Dire Wolf Cave: I don't usually like big battle scenarios or underground scenarios all that much (I don't really know why, I just don't), but this one is great.

Last 2 scenarios: when the player plays the orcs, the dialog shows "It's now 's turn" - probably because the side doesn't have a leader.

Full Circle: Shining's team name shows up as "1" in the status window.

How does a Peltast manage to throw the same spear 4 times in one ranged attack? Or does he carry 4? Or maybe he has a rope attached with which he pulls it back really quickly?
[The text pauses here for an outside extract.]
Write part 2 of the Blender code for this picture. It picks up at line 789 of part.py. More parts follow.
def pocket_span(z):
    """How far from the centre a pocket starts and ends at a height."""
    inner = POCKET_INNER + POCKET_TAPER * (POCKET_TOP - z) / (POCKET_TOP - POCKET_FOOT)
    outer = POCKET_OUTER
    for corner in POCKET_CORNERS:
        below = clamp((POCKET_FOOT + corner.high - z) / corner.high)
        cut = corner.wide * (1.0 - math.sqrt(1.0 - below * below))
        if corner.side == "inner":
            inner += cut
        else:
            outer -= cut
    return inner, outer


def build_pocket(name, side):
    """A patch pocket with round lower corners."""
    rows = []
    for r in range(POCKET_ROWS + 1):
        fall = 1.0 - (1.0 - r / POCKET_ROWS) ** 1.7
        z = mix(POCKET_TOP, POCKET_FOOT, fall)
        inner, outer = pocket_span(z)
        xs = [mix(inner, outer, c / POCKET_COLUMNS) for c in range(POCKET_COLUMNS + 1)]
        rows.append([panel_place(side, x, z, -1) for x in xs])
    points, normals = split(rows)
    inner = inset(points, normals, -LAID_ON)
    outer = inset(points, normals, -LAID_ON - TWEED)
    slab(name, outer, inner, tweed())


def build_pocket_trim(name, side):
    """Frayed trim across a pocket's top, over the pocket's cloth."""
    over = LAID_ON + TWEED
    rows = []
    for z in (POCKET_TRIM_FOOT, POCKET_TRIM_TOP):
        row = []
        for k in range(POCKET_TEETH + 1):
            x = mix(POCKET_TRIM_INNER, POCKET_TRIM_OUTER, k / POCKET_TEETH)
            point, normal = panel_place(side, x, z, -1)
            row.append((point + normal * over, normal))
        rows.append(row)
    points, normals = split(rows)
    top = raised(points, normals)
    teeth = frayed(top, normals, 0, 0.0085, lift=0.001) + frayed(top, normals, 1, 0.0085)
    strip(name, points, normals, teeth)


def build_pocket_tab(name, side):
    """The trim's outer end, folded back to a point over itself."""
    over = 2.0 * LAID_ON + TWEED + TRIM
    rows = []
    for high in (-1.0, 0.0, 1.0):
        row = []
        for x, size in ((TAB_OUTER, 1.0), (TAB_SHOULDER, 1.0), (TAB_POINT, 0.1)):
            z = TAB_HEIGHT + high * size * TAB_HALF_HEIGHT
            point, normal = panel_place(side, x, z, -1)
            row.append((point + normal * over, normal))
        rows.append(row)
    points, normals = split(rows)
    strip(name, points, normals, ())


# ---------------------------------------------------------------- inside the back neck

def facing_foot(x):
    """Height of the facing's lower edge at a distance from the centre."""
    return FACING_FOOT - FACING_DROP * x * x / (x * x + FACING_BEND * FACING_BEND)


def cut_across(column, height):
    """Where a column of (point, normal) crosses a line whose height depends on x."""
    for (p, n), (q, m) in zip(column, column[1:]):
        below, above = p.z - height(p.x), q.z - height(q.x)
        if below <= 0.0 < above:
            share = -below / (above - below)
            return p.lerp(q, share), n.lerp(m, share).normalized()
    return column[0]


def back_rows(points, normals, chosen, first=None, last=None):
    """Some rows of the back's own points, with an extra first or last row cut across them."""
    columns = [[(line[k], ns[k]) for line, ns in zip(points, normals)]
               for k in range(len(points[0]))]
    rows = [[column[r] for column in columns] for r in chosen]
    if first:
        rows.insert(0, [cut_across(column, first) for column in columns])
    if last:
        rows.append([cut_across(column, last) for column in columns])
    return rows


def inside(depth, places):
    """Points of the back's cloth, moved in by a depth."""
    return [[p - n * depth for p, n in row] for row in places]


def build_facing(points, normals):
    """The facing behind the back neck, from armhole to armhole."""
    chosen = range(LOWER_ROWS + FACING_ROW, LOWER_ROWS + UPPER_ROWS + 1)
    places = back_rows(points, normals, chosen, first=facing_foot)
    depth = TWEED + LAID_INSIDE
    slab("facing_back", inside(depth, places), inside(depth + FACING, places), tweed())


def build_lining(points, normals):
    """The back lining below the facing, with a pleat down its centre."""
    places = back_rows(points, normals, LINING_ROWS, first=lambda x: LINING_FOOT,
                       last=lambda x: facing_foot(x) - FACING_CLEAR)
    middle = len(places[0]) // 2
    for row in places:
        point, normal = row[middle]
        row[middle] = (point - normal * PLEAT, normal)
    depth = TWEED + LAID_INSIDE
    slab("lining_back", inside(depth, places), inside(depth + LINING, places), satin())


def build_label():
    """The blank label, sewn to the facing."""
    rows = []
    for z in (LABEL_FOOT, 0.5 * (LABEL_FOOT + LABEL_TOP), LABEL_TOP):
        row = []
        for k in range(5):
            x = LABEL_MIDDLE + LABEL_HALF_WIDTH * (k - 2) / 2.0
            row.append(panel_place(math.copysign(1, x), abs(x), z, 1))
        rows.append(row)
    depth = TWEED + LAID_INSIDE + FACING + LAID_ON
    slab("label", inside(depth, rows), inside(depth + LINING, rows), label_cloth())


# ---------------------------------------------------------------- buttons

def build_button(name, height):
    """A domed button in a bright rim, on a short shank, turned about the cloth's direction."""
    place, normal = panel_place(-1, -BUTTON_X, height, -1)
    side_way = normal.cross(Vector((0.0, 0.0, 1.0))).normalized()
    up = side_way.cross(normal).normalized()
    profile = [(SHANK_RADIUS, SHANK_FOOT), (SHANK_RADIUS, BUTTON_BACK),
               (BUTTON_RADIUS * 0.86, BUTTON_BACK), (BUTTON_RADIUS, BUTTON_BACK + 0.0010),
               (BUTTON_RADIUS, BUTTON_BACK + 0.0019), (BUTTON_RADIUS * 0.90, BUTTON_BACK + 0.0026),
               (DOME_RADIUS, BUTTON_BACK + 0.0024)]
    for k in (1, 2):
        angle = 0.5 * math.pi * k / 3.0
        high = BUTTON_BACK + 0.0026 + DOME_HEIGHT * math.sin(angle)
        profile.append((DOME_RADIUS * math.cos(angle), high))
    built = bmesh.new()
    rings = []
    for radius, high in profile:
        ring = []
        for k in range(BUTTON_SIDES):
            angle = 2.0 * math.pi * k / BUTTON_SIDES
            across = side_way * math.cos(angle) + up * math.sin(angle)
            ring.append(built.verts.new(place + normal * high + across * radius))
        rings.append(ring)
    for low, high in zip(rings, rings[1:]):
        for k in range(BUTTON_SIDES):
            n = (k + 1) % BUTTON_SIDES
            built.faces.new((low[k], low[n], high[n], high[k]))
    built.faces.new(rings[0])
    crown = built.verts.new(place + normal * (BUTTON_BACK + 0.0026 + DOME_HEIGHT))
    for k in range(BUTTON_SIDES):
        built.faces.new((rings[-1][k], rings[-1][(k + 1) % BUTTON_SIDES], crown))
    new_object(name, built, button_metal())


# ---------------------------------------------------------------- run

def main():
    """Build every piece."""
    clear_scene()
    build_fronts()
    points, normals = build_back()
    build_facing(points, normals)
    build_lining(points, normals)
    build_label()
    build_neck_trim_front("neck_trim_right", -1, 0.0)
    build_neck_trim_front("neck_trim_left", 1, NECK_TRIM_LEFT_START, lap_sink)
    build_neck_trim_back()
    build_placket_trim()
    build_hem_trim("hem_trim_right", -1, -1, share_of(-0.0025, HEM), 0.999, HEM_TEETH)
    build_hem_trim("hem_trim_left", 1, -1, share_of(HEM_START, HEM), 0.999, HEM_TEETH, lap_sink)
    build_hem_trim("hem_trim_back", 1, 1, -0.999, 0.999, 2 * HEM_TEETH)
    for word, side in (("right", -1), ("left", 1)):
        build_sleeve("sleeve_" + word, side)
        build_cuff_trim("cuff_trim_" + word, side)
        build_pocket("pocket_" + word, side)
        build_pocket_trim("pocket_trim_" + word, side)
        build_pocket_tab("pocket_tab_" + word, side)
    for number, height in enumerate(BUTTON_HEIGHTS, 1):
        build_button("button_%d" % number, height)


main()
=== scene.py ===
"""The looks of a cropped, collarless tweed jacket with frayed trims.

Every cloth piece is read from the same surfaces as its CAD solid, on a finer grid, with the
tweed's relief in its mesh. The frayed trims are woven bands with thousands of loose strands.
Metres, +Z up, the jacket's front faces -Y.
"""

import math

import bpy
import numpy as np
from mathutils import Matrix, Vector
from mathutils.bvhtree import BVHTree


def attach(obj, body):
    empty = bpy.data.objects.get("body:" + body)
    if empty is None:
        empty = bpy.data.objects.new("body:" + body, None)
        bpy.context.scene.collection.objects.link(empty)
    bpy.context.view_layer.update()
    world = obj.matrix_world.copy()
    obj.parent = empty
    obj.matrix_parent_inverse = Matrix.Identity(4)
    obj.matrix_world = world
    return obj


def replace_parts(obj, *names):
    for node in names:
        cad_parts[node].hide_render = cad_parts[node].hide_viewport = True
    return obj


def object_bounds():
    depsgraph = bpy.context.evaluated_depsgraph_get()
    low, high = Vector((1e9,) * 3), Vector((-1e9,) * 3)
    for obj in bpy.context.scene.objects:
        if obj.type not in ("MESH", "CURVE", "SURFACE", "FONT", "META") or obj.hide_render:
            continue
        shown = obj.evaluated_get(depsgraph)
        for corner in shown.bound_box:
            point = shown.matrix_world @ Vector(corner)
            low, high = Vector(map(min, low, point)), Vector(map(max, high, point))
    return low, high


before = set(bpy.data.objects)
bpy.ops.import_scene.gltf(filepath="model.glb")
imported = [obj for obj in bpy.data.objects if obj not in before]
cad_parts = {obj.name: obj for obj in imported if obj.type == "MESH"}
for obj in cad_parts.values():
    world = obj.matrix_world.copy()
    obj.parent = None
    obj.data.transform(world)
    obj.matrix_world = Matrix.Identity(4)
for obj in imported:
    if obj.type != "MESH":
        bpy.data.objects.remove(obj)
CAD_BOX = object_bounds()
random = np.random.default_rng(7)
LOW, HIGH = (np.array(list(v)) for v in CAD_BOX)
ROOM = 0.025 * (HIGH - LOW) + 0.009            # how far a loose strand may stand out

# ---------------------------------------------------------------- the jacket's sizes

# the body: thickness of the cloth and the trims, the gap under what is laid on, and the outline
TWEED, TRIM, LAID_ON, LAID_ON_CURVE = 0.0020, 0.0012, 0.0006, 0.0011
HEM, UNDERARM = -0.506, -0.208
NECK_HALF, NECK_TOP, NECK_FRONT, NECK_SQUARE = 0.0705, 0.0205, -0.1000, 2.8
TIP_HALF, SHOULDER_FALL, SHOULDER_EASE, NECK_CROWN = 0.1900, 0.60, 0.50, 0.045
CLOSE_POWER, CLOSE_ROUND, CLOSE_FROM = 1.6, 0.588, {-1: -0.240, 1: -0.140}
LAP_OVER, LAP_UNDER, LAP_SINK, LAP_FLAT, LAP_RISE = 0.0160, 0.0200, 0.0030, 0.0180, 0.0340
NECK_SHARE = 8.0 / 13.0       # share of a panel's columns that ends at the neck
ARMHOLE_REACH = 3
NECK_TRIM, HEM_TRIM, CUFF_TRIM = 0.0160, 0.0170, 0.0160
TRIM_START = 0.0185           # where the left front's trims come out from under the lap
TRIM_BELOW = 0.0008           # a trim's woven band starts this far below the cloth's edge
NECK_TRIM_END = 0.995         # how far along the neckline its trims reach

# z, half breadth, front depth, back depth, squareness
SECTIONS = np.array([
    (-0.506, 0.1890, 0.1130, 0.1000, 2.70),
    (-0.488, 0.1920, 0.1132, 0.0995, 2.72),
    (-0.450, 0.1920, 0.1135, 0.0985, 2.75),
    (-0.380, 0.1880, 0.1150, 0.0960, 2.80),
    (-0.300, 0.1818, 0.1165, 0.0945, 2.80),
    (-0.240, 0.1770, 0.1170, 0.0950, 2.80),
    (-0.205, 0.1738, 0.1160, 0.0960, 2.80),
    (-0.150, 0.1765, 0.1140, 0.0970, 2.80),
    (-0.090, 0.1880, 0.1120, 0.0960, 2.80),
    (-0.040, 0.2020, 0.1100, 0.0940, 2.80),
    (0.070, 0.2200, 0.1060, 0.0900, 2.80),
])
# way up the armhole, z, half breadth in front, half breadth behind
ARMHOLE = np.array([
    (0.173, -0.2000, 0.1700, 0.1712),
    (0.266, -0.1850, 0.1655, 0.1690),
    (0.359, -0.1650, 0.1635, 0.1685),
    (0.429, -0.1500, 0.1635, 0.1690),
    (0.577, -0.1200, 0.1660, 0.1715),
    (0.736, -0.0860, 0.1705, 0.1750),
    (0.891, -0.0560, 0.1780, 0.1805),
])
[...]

Ok, that was supposed to be a smart-ass comment. :) (I actually have something along those lines planned for the second part of my campaign, which is why I noticed it.)

As for difficulty, I played on medium and thought it was not particularly hard, especially after the first few scenarios, once you have a lot of gold. You can throw your forces at the enemy and don't need to worry about playing defensively with limited resources. As I said, I read your comments on gold, so I know that is intentional (and I agree very much that balancing is always a challenge) -- and I have to admit that this kind of offensive play is a lot of fun, so I don't mean this in a negative way (even though I take the oppsoite approach to most of my scenarios). And there certainly are parts where you have to be pretty careful, especially early on. So, no need to change anything (especially since there is a hard level that I have not tried). I am just telling you this because I personally have no idea how hard people think my campaigns are until somebody tells me (and it's been clear that I have misjudged it at times!), so hopefully it's a useful comment.

I hope it's ok that I wrote all this. As I said, take it as my personal thoughts while playing the campaign. One of the things I like most about Wesnoth is that there are so many different ways to set up scenarios. This really is a great campaign and it's obvious that you have put a huge amount of effort into it. Thanks for creating this, I enjoyed playing it very much.